MARINE CORPS LOGISTICS BASE ALBANY, Ga. --
The 2009 DUB Show Tour made a stop at Marine Corps Logistics Base Albany, Ga., with a truckload of customized cars and motorcycles at Boyett Park Aug. 13.
This is the second year in a row that the tour has come to the base, and this year members of the DUB Tour team displayed five custom vehicles, offered free food and raffled off a set of custom rims to show their support for the Marines.
Tim Slayton, in charge of transportation for the 2009 DUB Tour, said that his company does this to show support for all military by showing off a sample of vehicles his company creates for military service members who are into customized vehicles, gear and the customization lifestyle.
“Marines are like everyone else; they like cars and the lifestyle that we display,” said Slayton who drove 2,200 miles from Los Angeles in a customized tractor trailer colored with large graphics and advertisements for his company, DUB Magazine, a few days earlier to set up for display. “We are here to show our support for the military, and I hope everyone likes what we do.”

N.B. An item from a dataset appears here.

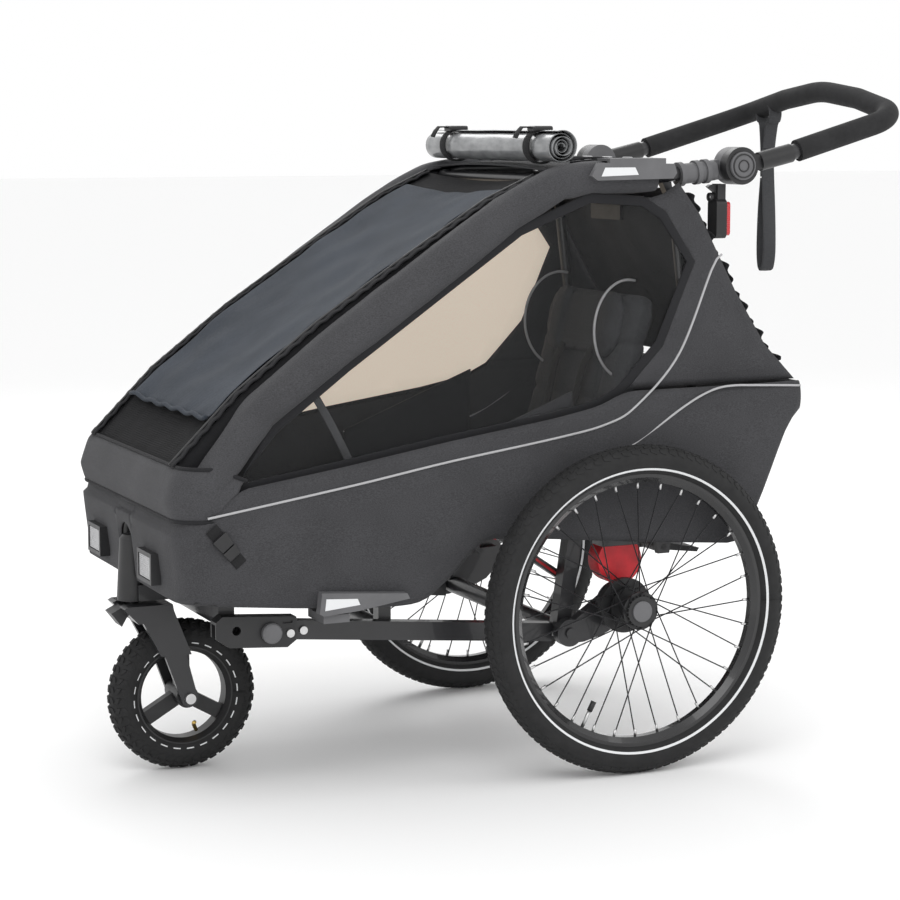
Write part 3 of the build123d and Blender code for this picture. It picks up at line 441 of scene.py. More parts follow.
def coloured(mat, factor, low, high, from_=0.3, to=0.7):
    """Base colour from a pattern, between two colours."""
    ramp = add(mat, "ValToRGB")
    ramp.color_ramp.elements[0].position = from_
    ramp.color_ramp.elements[1].position = to
    ramp.color_ramp.elements[0].color = (*low, 1)
    ramp.color_ramp.elements[1].color = (*high, 1)
    link(mat, factor, ramp.inputs["Fac"])
    link(mat, ramp.outputs["Color"], mat.node_tree.nodes["Principled BSDF"].inputs["Base Color"])
    return ramp.outputs["Color"]


def rough(mat, factor, low, high):
    """Roughness from a pattern."""
    made = add(mat, "MapRange")
    made.inputs["To Min"].default_value, made.inputs["To Max"].default_value = low, high
    link(mat, factor, made.inputs["Value"])
    link(mat, made.outputs["Result"], mat.node_tree.nodes["Principled BSDF"].inputs["Roughness"])


def raised(mat, height, distance, strength=1.0):
    """Relief from a pattern, in metres."""
    made = add(mat, "Bump", Strength=strength, Distance=distance)
    link(mat, height, made.inputs["Height"])
    target = mat.node_tree.nodes["Principled BSDF"].inputs["Normal"]
    if target.links:
        link(mat, target.links[0].from_socket, made.inputs["Normal"])
    link(mat, made.outputs["Normal"], target)


def shade(colour, factor):
    """A colour made lighter or darker."""
    return tuple(min(1.0, c * factor) for c in colour)


def weave(mat, pitch):
    """Threads that cross, whichever way the cloth faces."""
    across, deep, up = (bands(mat, pitch, axis) for axis in "XYZ")
    first = combine(mat, "MULTIPLY", across, up)
    second = combine(mat, "MULTIPLY", across, deep)
    third = combine(mat, "MULTIPLY", deep, up)
    return combine(mat, "MAXIMUM", combine(mat, "MAXIMUM", first, second), third)


def fabric(name, colour, pitch=0.0011, contrast=0.25, roughness=0.85, alpha=1.0, depth=0.0004):
    """Woven cloth with flecked yarn, slight wear and a thread relief."""
    mat = shader(name, colour, roughness, sheen=0.05, alpha=alpha)
    mat.node_tree.nodes["Principled BSDF"].inputs["Specular IOR Level"].default_value = 0.25
    flecks = noisy(mat, 0.0022, 4.0, (1, 1, 2.5))
    patches = noisy(mat, 0.09, 2.0)
    fine, broad = combine(mat, "MULTIPLY", flecks, 0.75), combine(mat, "MULTIPLY", patches, 0.25)
    mixed = combine(mat, "ADD", fine, broad)
    coloured(mat, mixed, shade(colour, 1 - contrast), shade(colour, 1 + contrast), 0.38, 0.62)
    raised(mat, weave(mat, pitch), depth, 0.6)
    raised(mat, noisy(mat, 0.03, 3.0), 0.0015, 0.25)
    return mat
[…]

DUB Tour travels to 12 major cities nationwide throughout the summer, featuring a fully customized auto show and concert series.
Between the larger shows, Slayton and his team visit various military bases throughout the country to show support for the troops by displaying his company’s customized works.
On display during the four-hour event were two custom cars and three custom motorcycles in which one of the motorcycles, a custom-built Kawasaki, was featured in the video game Midnight Club Los Angeles.
Additionally, a DUB customized 2010 Ford Taurus SHO, was displayed with DUB upgrades to its audio and suspension, along with a full set of DUB rims.
Most noteworthy was the fact it was the very first time in 10 years people have had the opportunity to see a new version of the SHO since it went out of production in 1999 after selling more than 100,000 units in its 10 years of production.
The new upgraded version sports a 365-horsepower twin-turbo EcoBoost V6 with all-wheel-drive.
Additionally, the highlight of the tour was a fully customized vehicle named SCYTHE.
Originally created from a 2008 Ford Mustang GT convertible, the SCYTHE took vehicle customization to a new level.
From the outside, the vehicle resembled no other on Earth. With voice activated flip up doors and hand-built fiberglass composite body, the vehicle stood out and had onlookers in awe as they inspected at all the different aerodynamic angles and futuristic features of the $2 million customized car.
For Sgt. Kim Martin, mechanic, Fleet Support Division, Marine Corps Logistics Command, this was a real treat since he said mechanics have a better appreciation for the work that goes into vehicles, like the ones displayed at the event.
“Being around any kind of vehicles as a mechanic we know how they work. Whether it’s the customization of it, or the molding of the vehicle it’s all very interesting. For a mechanic, an engine basically purrs to us,” Martin said. “It’s good to see that events like this shows great appreciation and that people care what we do in the military.”